Terminal for floating LNG station near Wilhelmshaven, Germany
European countries have rushed to fill their gas storage facilities before the winter. Photograph: David Hecker/Getty Images

European countries can withstand Russia’s gas cuts this winter as supply headaches may have been “successfully solved”, according to analysis by a leading US bank.

Goldman Sachs said the price of gas was likely to more than halve this winter as efforts by EU countries’ to avoid big shortages this winter prove effective.

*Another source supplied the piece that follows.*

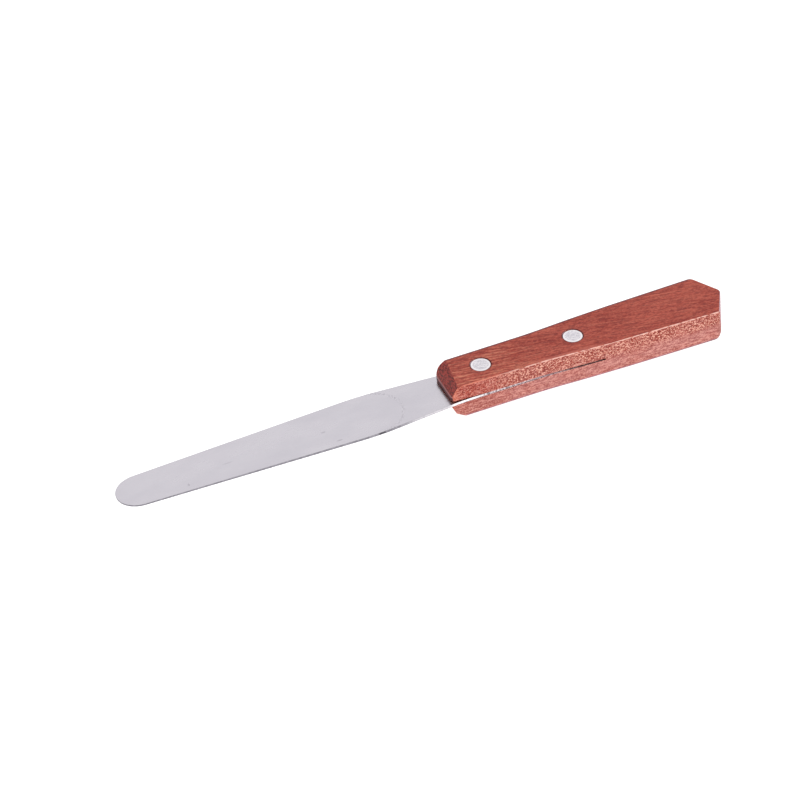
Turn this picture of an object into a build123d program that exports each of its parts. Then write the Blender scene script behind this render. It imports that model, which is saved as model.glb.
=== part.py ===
"""Palette knife: a taper-ground steel blade riveted into a one-piece, saw-kerfed hardwood handle.

Millimetres. X runs along the knife, from the blade's tip (-X) to the handle's butt (+X). Y runs across
it, and Z is up. The origin is at mid length, on the centre line, in the plane of the handle's underside.
"""

import os
from math import cos, radians, sin, tan

from build123d import *

# Overall
overall_length = 203.2
blade_length = 106.4
tip_x = -overall_length / 2
butt_x = overall_length / 2
front_x = tip_x + blade_length

# Blade and tang
blade_thickness = 0.9
tip_thickness = 0.5
blade_underside_z = 6.1
tip_round_length = 7.6
tip_round_width = 13.7
shoulder_from_tip = 81.2
shoulder_width = 19.65
shoulder_radius = 85.0
tang_width = 14.6
neck_into_handle = 4.0
neck_radius = 60.0
tang_end_from_tip = 156.0
tang_corner_radius = 1.5

# Ground faces of the working part: a shallow step at their round end, deepest at the tip
grind_end_from_tip = 92.4
grind_end_radius = 9.4
grind_step = 0.02
wider_than_blade = 30.0

# Handle
handle_front_thickness = 12.7
handle_butt_thickness = 11.3
handle_front_width = 14.5
handle_flare_start_width = 15.3
handle_middle_width = 18.0
handle_butt_width = 20.2
flare_start_from_tip = 139.0
flare_middle_from_tip = 160.5
gable_angle = 28.5
flare_start_radius = 150.0
flare_middle_radius = 400.0
nose_far_corner_radius = 3.0
nose_near_corner_radius = 1.2
butt_corner_radius = 2.0
gable_tip_radius = 2.0
top_edge_radius = 0.5
bottom_edge_radius = 1.0
taller_than_handle = 40.0

# Nose of the handle: a steep facet above the kerf, a flatter one ground askew over it, and two
# short ones below. An upper facet is a point behind the nose, a slope from level and a skew.
nose_steep_facet = ((0.85, 0.0, 10.2), 66.0, 0.0)
nose_flat_facet = ((3.3, -0.7, 12.66), 34.0, 8.0)
nose_land_low_z = 5.4
nose_lower_corner_run = 1.3
nose_lower_corner_z = 2.5
nose_underside_run = 5.0

# Saw kerf: the saw is a disc, so the kerf ends in its arc
kerf_height = 1.15
kerf_end_from_tip = 159.4
saw_radius = 75.0

# Two-piece cutler's rivets: a headed pin driven into a headed barrel
rivets_from_tip = {"front": 119.55, "rear": 151.2}
rivet_head_diameter = 6.35
rivet_head_thickness = 1.6
barrel_diameter = 3.6
barrel_end_below_pin_head = 0.3
barrel_floor_thickness = 1.2
pin_diameter = 2.4
pin_end_above_barrel_floor = 0.5
running_gap = 0.05
tang_hole_diameter = 4.0


def from_tip(distance):
    """X of a point this far from the blade's tip."""
    return tip_x + distance


def handle_top_z(x):
    """Height of the handle's top face, which falls evenly from the nose to the butt."""
    share = (x - front_x) / (butt_x - front_x)
    return handle_front_thickness + share * (handle_butt_thickness - handle_front_thickness)


def blade_outline():
    """Plan of the blade and tang: round tip, straight taper, soft shoulders, neck, parallel tang."""
    round_end_x = from_tip(tip_round_length)
    tang_end_x = from_tip(tang_end_from_tip)
    with BuildSketch() as plan:
        with BuildLine():
            EllipticalCenterArc(
                (round_end_x, 0), tip_round_length, tip_round_width / 2, start_angle=90, arc_size=90
            )
            FilletPolyline(
                (round_end_x, tip_round_width / 2),
                (from_tip(shoulder_from_tip), shoulder_width / 2),
                (front_x + neck_into_handle, tang_width / 2),
                (tang_end_x, tang_width / 2),
                (tang_end_x, 0),
                radius=(shoulder_radius, neck_radius, tang_corner_radius),
            )
            mirror(about=Plane.XZ)
        make_face()
    return plan.sketch


def grind_cutter():
    """Metal ground off the upper face: a thin wedge from the tip to a round end near the shoulders."""
    top = blade_underside_z + blade_thickness
    end_x = from_tip(grind_end_from_tip)
    round_x = end_x - grind_end_radius
    before_tip_x = tip_x - 1
    tip_cut = (blade_thickness - tip_thickness) / 2
    with BuildSketch(Plane.XZ) as side:
        with BuildLine():
            Polyline(
                (end_x, top + 1),
                (before_tip_x, top + 1),
                (before_tip_x, top - tip_cut),
                (end_x, top - grind_step),
                close=True,
            )
        make_face()
    wedge = extrude(side.sketch, wider_than_blade / 2, both=True)
    ground_length = round_x - before_tip_x
    ground_centre_x = (round_x + before_tip_x) / 2
    plan = Pos(ground_centre_x, 0) * Rectangle(ground_length, wider_than_blade)
    plan += Pos(round_x, 0) * Circle(grind_end_radius)
    return wedge & extrude(plan, taller_than_handle)


def rivet_x(place):
    """X of a rivet's axis."""
    return from_tip(rivets_from_tip[place])


def blade():
    """Sheet-steel blade with its tang, thinned towards the tip on both faces."""
    sheet = Pos(0, 0, blade_underside_z) * extrude(blade_outline(), blade_thickness)
    upper_cut = grind_cutter()
    middle = Plane.XY.offset(blade_underside_z + blade_thickness / 2)
    sheet -= upper_cut
    sheet -= mirror(upper_cut, about=middle)
    for place in rivets_from_tip:
        hole = Cylinder(tang_hole_diameter / 2, taller_than_handle)
        sheet -= Pos(rivet_x(place), 0, 0) * hole
    return sheet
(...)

Goldman said on Tuesday it expected European wholesale natural gas prices to fall from about €215 (£186) a megawatt hour to below €100 a MWh by the end of the first quarter of next year, assuming typical winter weather conditions. That is well below the €213 previously predicted.

European countries have rushed to fill their gas storage facilities before the winter after Russia’s Gazprom reduced supplies, including through the important Nord Stream 1 (NS1) pipeline. The frenzied dash for supplies has pushed up the wholesale price of gas.

This month Gazprom extended the shutdown of gas flows through the pipeline, providing no timeframe for a reopening.

Goldman Sachs analysts said: “The indefinite reduction in NS1 exports to zero leaves north-west Europe without any Russian gas going forward. And while we often hear the question of what this will do to storage, we believe a better approach is to ask what this will do to prices, so that storage continues to build as needed.

“This is the puzzle Europe has successfully solved for the past year, with a combination of gas demand destruction within Europe and across [liquified natural gas] buyers elsewhere in the world, resulting in above-average inventory builds.”

Goldman’s analysts said they expected storage facilities to be 90% full on average by the end of October, before an EU-wide target of 80% full by 1 November.

Governments hope to create a gas buffer in case supplies from Russia are cut off through winter. Businesses and consumers are also being asked to use less energy.

Goldman said it expected storage facilities to remain more than 20% full by the end of March next year. “This, in our view, will set the stage for the sense of urgency to destroy demand we see currently to be gradually replaced by a sense of market relief for having made it through winter,” its analysts said.

On Tuesday a leaked document showed the EU was retreating from imposing a price cap on Russian gas, but pushing ahead with windfall taxes on energy company “surplus” profits.

The price of wholesale gas for delivery in the UK next month rose 3% to 358p a therm on Tuesday, about 40% below its peak in August – but still more than double a year ago.

Separately, Opec stuck to its forecasts for robust global oil demand growth in 2022 and 2023, citing signs that large economies were faring better than expected despite problems such as surging inflation.

The oil cartel said in its monthly report that demand would increase by 3.1m barrels a day in 2022 and by 2.7m bpd in 2023, unchanged from last month.